─── Information shown ───
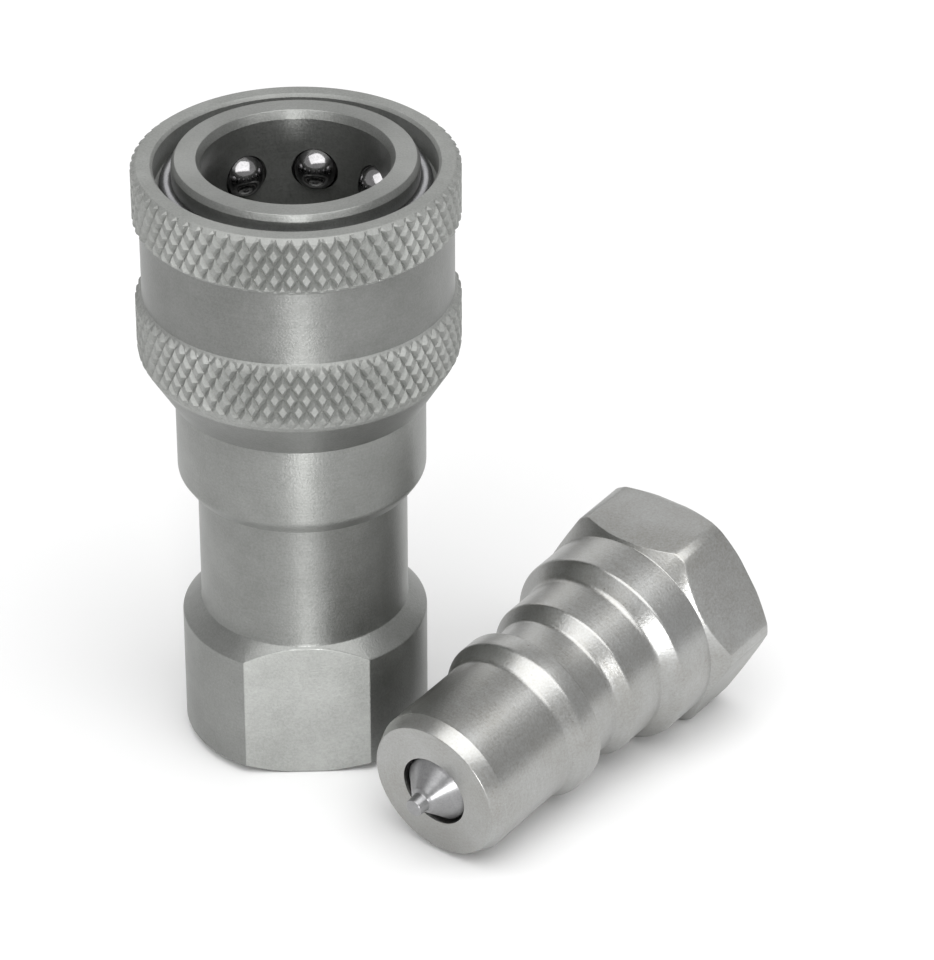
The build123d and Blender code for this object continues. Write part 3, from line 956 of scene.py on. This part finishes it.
def makeNippleBody():
    spec = nippleBody
    firstFlat = math.radians(-90)
    end = -spec["length"]
    edge = 0.1

    def wall(angle):
        return hexRadius(angle, spec["hexWidth"], spec["cornerRadius"], firstFlat)

    def frontHeight(radius):
        return -spec["hexStart"] - (radius - spec["shoulderRadius"]) * spec["frontSlope"]

    def rearHeight(radius):
        return end + max(0, radius - spec["rearRadius"]) * spec["rearSlope"]

    def coneEnd(angle):
        radius = wall(angle) - edge
        return radius, frontHeight(radius) - 0.01

    def wallEdge(angle):
        radius = wall(angle)
        return radius - 0.03, frontHeight(radius) - 0.02

    def wallFront(angle):
        radius = wall(angle)
        return radius, frontHeight(radius) - edge

    def wallRear(angle):
        radius = wall(angle)
        return radius, rearHeight(radius) + edge

    def rearEdge(angle):
        radius = wall(angle)
        return radius - 0.03, rearHeight(radius) + 0.02

    def rearCone(angle):
        radius = wall(angle) - edge
        return radius, rearHeight(radius)

    probe, ridge, shoulder = spec["probeRadius"], spec["ridgeRadius"], spec["shoulderRadius"]
    hole, chamber, guide = spec["valveHoleRadius"], spec["chamberRadius"], spec["guideRadius"]
    grooveFront, grooveRear = spec["ballGroove"]
    outside = roundedProfile([
        (hole, 0.0, 0.1), (spec["faceRadius"], 0.0, 0.12), (probe, -spec["probeStart"], 0.25),
        (probe, -spec["probeEnd"], 1.2), (ridge, -spec["ridgeFront"], 0.9),
        (ridge, -spec["ridgeRear"], 0.2), (spec["ballGrooveRadius"], -grooveFront, 0.35),
        (spec["ballGrooveRadius"] - 0.05, -grooveRear, 0.7), (ridge, -spec["bodyFront"], 0.5),
        (ridge, -spec["bodyRear"], 0.9), (shoulder, -spec["shoulderFront"], 0.5),
        (shoulder, -spec["hexStart"] + 0.02, 0.1), (10.95, frontHeight(10.95)),
    ], closed=False)
    inside = roundedProfile([
        (7.42, end + 12.0), (7.4, end + 13.7), (guide, end + 13.9), (guide, -spec["guideSeat"]),
        (chamber, -spec["guideSeat"]), (chamber, -spec["seatEnd"]),
        (spec["seatRadius"], -spec["seatEnd"]), (hole, -spec["valveHoleEnd"]), (hole, -0.3),
    ], closed=False)
    rings = outside + [coneEnd, wallEdge, wallFront, wallRear, rearEdge, rearCone]
    mouth, chamfer = spec["mouthChamfer"]
    rings += [(11.05, end), (mouth, end), (mouth - chamfer, end + chamfer)]
    rings += threadRings(end, 1)
    rings += inside
    work = bmesh.new()
    spinInto(work, rings, hexAngles(firstFlat))
    return finishMesh(work, "nipple_body_turned")


socketPoppet = makePoppet("socket_poppet_turned")
socketPoppet.location = (0, 0, valveFace * mm)
fit(socketPoppet, "socket_valve", "turned_steel", "socket_poppet")

nippleTurned = makeNippleBody()
nippleTurned.data.transform(nipplePlace)
fit(nippleTurned, "nipple", "nipple_zinc", "nipple_body")

nipplePoppet = makePoppet("nipple_poppet_turned")
nipplePoppet.data.transform(nipplePlace)
fit(nipplePoppet, "nipple_valve", "turned_steel", "nipple_poppet", finish=nipplePoppetFinish)
print("nipple made")


# springs, coiled from round wire

springWireSteps = 48  # along each turn
springWireSides = 14
sleeveSpring = {
    "radius": 12.12, "wire": 1.2, "turns": 3.5, "bottom": 44.45, "top": 55.15,
    "fixedEnd": 44.4, "keep": 0.46,
}
valveSpring = {
    "radius": 4.3, "wire": 1.0, "turns": 8.0, "bottom": -21.95, "top": -5.65,
    "fixedEnd": -22.0, "keep": 0.797,
}


def makeSpring(name, spec, place):
    steps = int(spec["turns"] * springWireSteps)
    length = spec["top"] - spec["bottom"] - spec["wire"]
    places = []
    for step in range(steps + 1):
        angle = fullTurn * spec["turns"] * step / steps
        middle = spec["bottom"] + spec["wire"] / 2 + length * step / steps
        places.append((spec["radius"], angle, middle))
    work = bmesh.new()
    roundWire(work, places, spec["wire"], springWireSides)
    piece = finishMesh(work, name)
    piece.data.transform(place)
    return piece


valvePlace = Matrix.Translation((0, 0, valveFace * mm))
for springNode, spec, place, body, joint in (
        ("sleeve_spring", sleeveSpring, upright, "socket", "sleeve_pull"),
        ("socket_valve_spring", valveSpring, valvePlace, "socket", "socket_valve_press"),
        ("nipple_valve_spring", valveSpring, nipplePlace, "nipple", "nipple_valve_press")):
    spring = makeSpring(springNode + "_coiled", spec, place)
    fit(spring, body, "spring_steel", springNode)
    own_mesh(spring)
print("springs made")


# hidden pieces keep their CAD shape

keptNodes = {
    "adapter_seal": "seal_rubber", "bore_o_ring": "seal_rubber",
    "socket_poppet_seal": "seal_rubber", "nipple_poppet_seal": "seal_rubber",
    "bore_backup_ring": "backup_plastic",
    "nipple_guide_clip": "spring_steel",
    "socket_valve_guide": "guide_brass", "nipple_valve_guide": "guide_brass",
}
for nodeName, slotName in keptNodes.items():
    node = nodes[nodeName]
    node.data.materials.clear()
    node.data.materials.append(finishes[slotName])


# floor, light and camera

floorSpec = {"size": 6.0, "colour": (0.86, 0.86, 0.86), "drop": 0.00002}


def makeFloor():
    work = bmesh.new()
    bmesh.ops.create_grid(work, x_segments=1, y_segments=1, size=floorSpec["size"] / 2)
    mesh = bpy.data.meshes.new("table")
    work.to_mesh(mesh)
    work.free()
    floor = bpy.data.objects.new("table", mesh)
    scene.collection.objects.link(floor)
    floor.location = (0, 0, -floorSpec["drop"])
    material = newMaterial("white table")
    output = addNode(material, "ShaderNodeOutputMaterial")
    shader = addNode(material, "ShaderNodeBsdfPrincipled")
    shader.inputs["Base Color"].default_value = (*floorSpec["colour"], 1)
    shader.inputs["Roughness"].default_value = 0.9
    shader.inputs["Specular IOR Level"].default_value = 0.0
    link(material, shader.outputs[0], output.inputs[0])
    mesh.materials.append(material)


makeFloor()


def addSoftbox(name, place, aim, width, height, power):
    data = bpy.data.lights.new(name, "AREA")
    data.shape = "RECTANGLE"
    data.size = width
    data.size_y = height
    data.energy = power
    lamp = bpy.data.objects.new(name, data)
    scene.collection.objects.link(lamp)
    lamp.location = place
    direction = Vector(aim) - Vector(place)
    lamp.rotation_euler = direction.to_track_quat("-Z", "Y").to_euler()


# name, place, aim, width, height, watts
softboxes = [
    ("top_softbox", (0.05, -0.33, 0.9), (0, 0, 0.02), 1.35, 0.9, 9.6),
    ("back_panel", (0.05, 0.95, 0.62), (0, 0, 0.03), 1.7, 0.5, 2.2),
    ("front_strip", (0.01, -0.72, 0.1), (0.0, 0, 0.03), 0.07, 0.2, 2.2),
]
for entry in softboxes:
    addSoftbox(*entry)

world = bpy.data.worlds.new("studio")
scene.world = world
world.use_nodes = True
sky = world.node_tree.nodes["Background"]
sky.inputs["Color"].default_value = (1, 1, 1, 1)
sky.inputs["Strength"].default_value = 0.54

cameraSpec = {
    "place": (0.0, -0.4166, 0.2903), "turnRight": 2.34, "pitchDown": 32.10, "lens": 178.05,
}
cameraData = bpy.data.cameras.new("camera")
cameraData.sensor_width = 36
cameraData.lens = cameraSpec["lens"]
cameraData.clip_start = 0.01
camera = bpy.data.objects.new("camera", cameraData)
scene.collection.objects.link(camera)
camera.location = cameraSpec["place"]
camera.rotation_euler = (
    math.radians(90 - cameraSpec["pitchDown"]), 0, math.radians(-cameraSpec["turnRight"]))
scene.camera = camera
scene.view_settings.view_transform = "Standard"
print("stage ready")

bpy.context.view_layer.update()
───
▶ _Task details_
Everything from the first line above through the line that contains "return radius, frontHeight(radius) - edge" should be duplicated exactly, please, and nothing beyond it.

▶ _Exercise output_
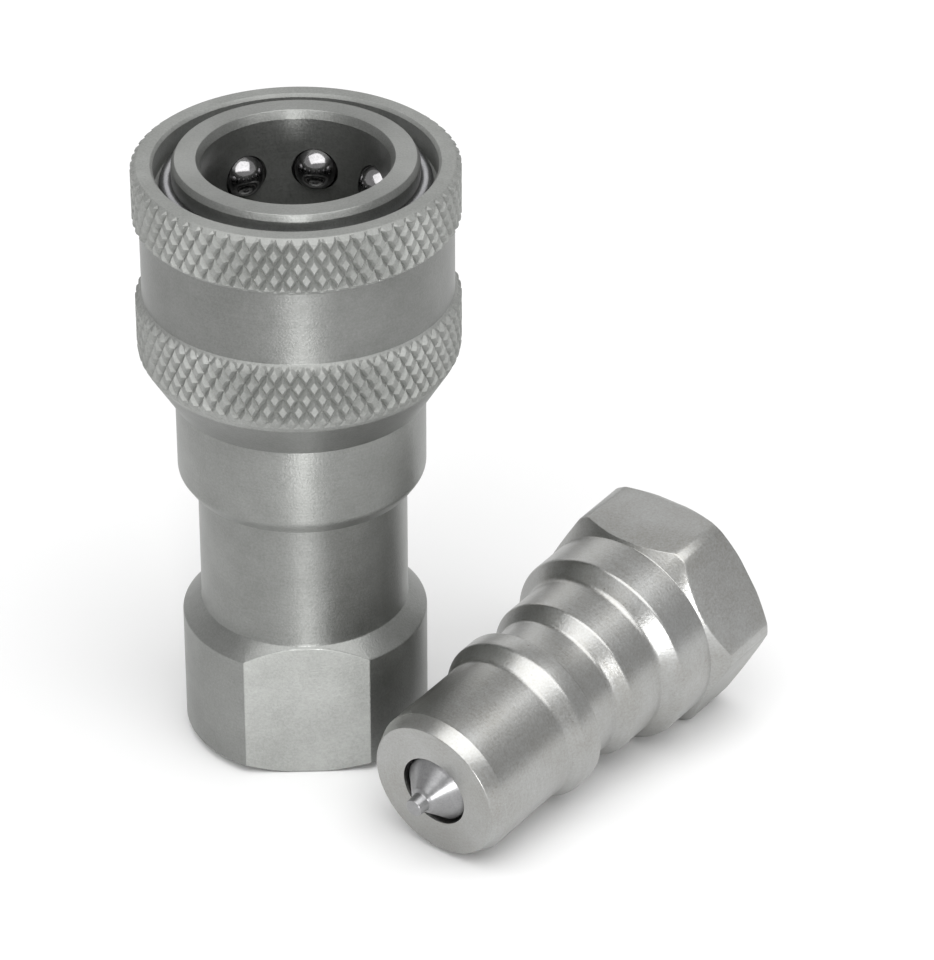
The build123d and Blender code for this object continues. Write part 3, from line 956 of scene.py on. This part finishes it.
def makeNippleBody():
    spec = nippleBody
    firstFlat = math.radians(-90)
    end = -spec["length"]
    edge = 0.1

    def wall(angle):
        return hexRadius(angle, spec["hexWidth"], spec["cornerRadius"], firstFlat)

    def frontHeight(radius):
        return -spec["hexStart"] - (radius - spec["shoulderRadius"]) * spec["frontSlope"]

    def rearHeight(radius):
        return end + max(0, radius - spec["rearRadius"]) * spec["rearSlope"]

    def coneEnd(angle):
        radius = wall(angle) - edge
        return radius, frontHeight(radius) - 0.01

    def wallEdge(angle):
        radius = wall(angle)
        return radius - 0.03, frontHeight(radius) - 0.02

    def wallFront(angle):
        radius = wall(angle)
        return radius, frontHeight(radius) - edge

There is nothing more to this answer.